What to produce: Go through the listing and copy every line word for word.
==================================================
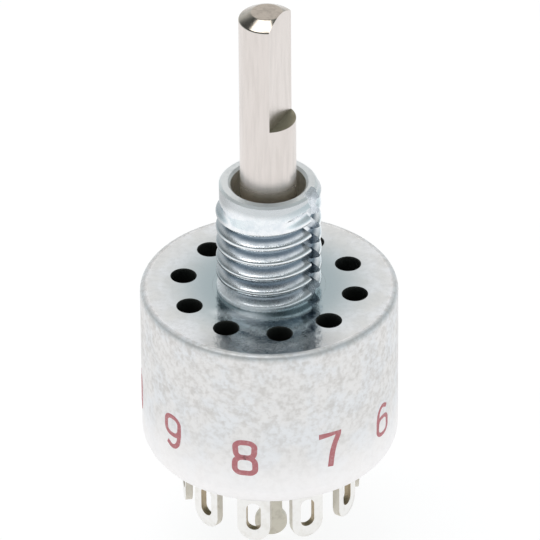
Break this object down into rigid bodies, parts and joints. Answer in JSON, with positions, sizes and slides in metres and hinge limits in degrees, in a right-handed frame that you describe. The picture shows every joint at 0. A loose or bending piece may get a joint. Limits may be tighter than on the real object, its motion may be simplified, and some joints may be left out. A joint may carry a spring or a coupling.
{
  "type": "rotary switch",
  "caption": "Sealed panel rotary switch: round can with stop holes in its front face, threaded bushing with a keyway, flatted shaft and a ring of solder lugs.",
  "frame": {"origin": "centre of the bushing in the plane of the front mounting face", "axes": "+Z along the shaft, out through the panel; the keyway and the shaft's flat face between +X and -Y"},
  "size_m": [0.0146, 0.0146, 0.0354],
  "materials": {
    "can": "satin plated",
    "bushing": "bright bluish plating",
    "shaft": "fine turned",
    "spring_steel": "bright",
    "seal": "matte",
    "bronze": "bright",
    "rotor_plastic": "matte",
    "base_plastic": "matte",
    "lug": "silver plated"
  },
  "bodies": {
    "case": {"housing": "can", "mounting_bushing": "bushing", "detent_ring": "spring_steel", "terminal_base": "base_plastic", "common_terminal": "lug", "terminal_1": "lug", "terminal_2": "lug", "terminal_3": "lug", "terminal_4": "lug", "terminal_5": "lug", "terminal_6": "lug", "terminal_7": "lug", "terminal_8": "lug", "terminal_9": "lug", "terminal_10": "lug"},
    "rotor": {"shaft": "shaft", "shaft_seal": "seal", "thrust_washer": "bronze", "retaining_ring": "spring_steel", "stop_arm": "spring_steel", "detent_rotor": "rotor_plastic", "detent_spring_a": "spring_steel", "detent_spring_b": "spring_steel", "detent_ball_a": "spring_steel", "detent_ball_b": "spring_steel", "contact_rotor": "rotor_plastic", "wiper_contact": "bronze", "contact_spring": "spring_steel"}
  },
  "joints": [
    {"name": "shaft_turn", "type": "hinge", "parent": "case", "child": "rotor", "pos_m": [0, 0, 0], "axis": [0, 0, 1], "continuous": true}
  ]
}
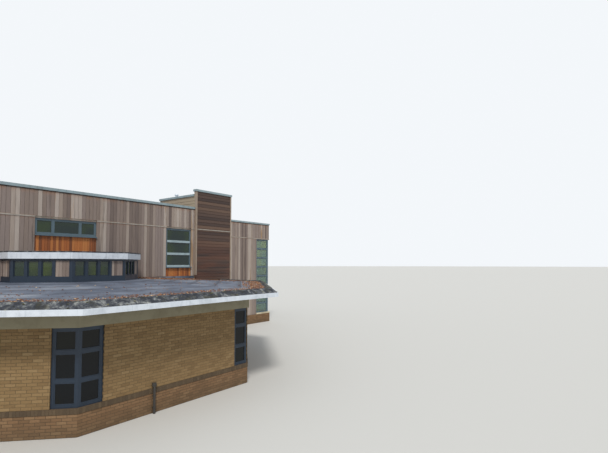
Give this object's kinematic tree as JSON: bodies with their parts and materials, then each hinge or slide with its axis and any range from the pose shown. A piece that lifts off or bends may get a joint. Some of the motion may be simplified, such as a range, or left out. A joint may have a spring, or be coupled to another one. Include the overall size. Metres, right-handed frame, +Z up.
==================================================
Reply:
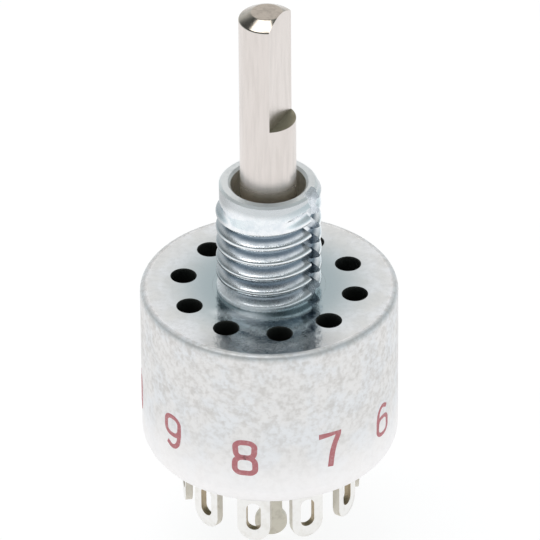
Break this object down into rigid bodies, parts and joints. Answer in JSON, with positions, sizes and slides in metres and hinge limits in degrees, in a right-handed frame that you describe. The picture shows every joint at 0. A loose or bending piece may get a joint. Limits may be tighter than on the real object, its motion may be simplified, and some joints may be left out. A joint may carry a spring or a coupling.
{
  "type": "rotary switch",
  "caption": "Sealed panel rotary switch: round can with stop holes in its front face, threaded bushing with a keyway, flatted shaft and a ring of solder lugs.",
  "frame": {"origin": "centre of the bushing in the plane of the front mounting face", "axes": "+Z along the shaft, out through the panel; the keyway and the shaft's flat face between +X and -Y"},
  "size_m": [0.0146, 0.0146, 0.0354],
  "materials": {
    "can": "satin plated",
    "bushing": "bright bluish plating",
    "shaft": "fine turned",
    "spring_steel": "bright",
    "seal": "matte",
    "bronze": "bright",
    "rotor_plastic": "matte",
    "base_plastic": "matte",
    "lug": "silver plated"
  },
  "bodies": {
    "case": {"housing": "can", "mounting_bushing": "bushing", "detent_ring": "spring_steel", "terminal_base": "base_plastic", "common_terminal": "lug", "terminal_1": "lug", "terminal_2": "lug", "terminal_3": "lug", "terminal_4": "lug", "terminal_5": "lug", "terminal_6": "lug", "terminal_7": "lug", "terminal_8": "lug", "terminal_9": "lug", "terminal_10": "lug"},
    "rotor": {"shaft": "shaft", "shaft_seal": "seal", "thrust_washer": "bronze", "retaining_ring": "spring_steel", "stop_arm": "spring_steel", "detent_rotor": "rotor_plastic", "detent_spring_a": "spring_steel", "detent_spring_b": "spring_steel", "detent_ball_a": "spring_steel", "detent_ball_b": "spring_steel", "contact_rotor": "rotor_plastic", "wiper_contact": "bronze", "contact_spring": "spring_steel"}
  },
  "joints": [
    {"name": "shaft_turn", "type": "hinge", "parent": "case", "child": "rotor", "pos_m": [0, 0, 0], "axis": [0, 0, 1], "continuous": true}
  ]
}
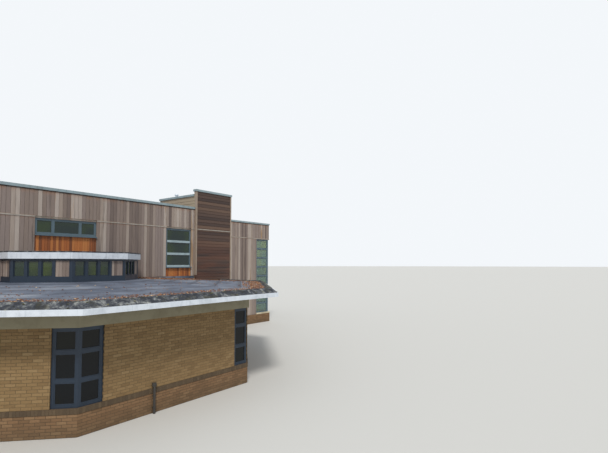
Give this object's kinematic tree as JSON: bodies with their parts and materials, then each hinge or slide with its axis and any range from the pose shown. A piece that lifts off or bends may get a joint. Some of the motion may be simplified, such as a range, or left out. A joint may have a spring, or be coupled to another one. Include the overall size. Metres, right-handed frame, +Z up.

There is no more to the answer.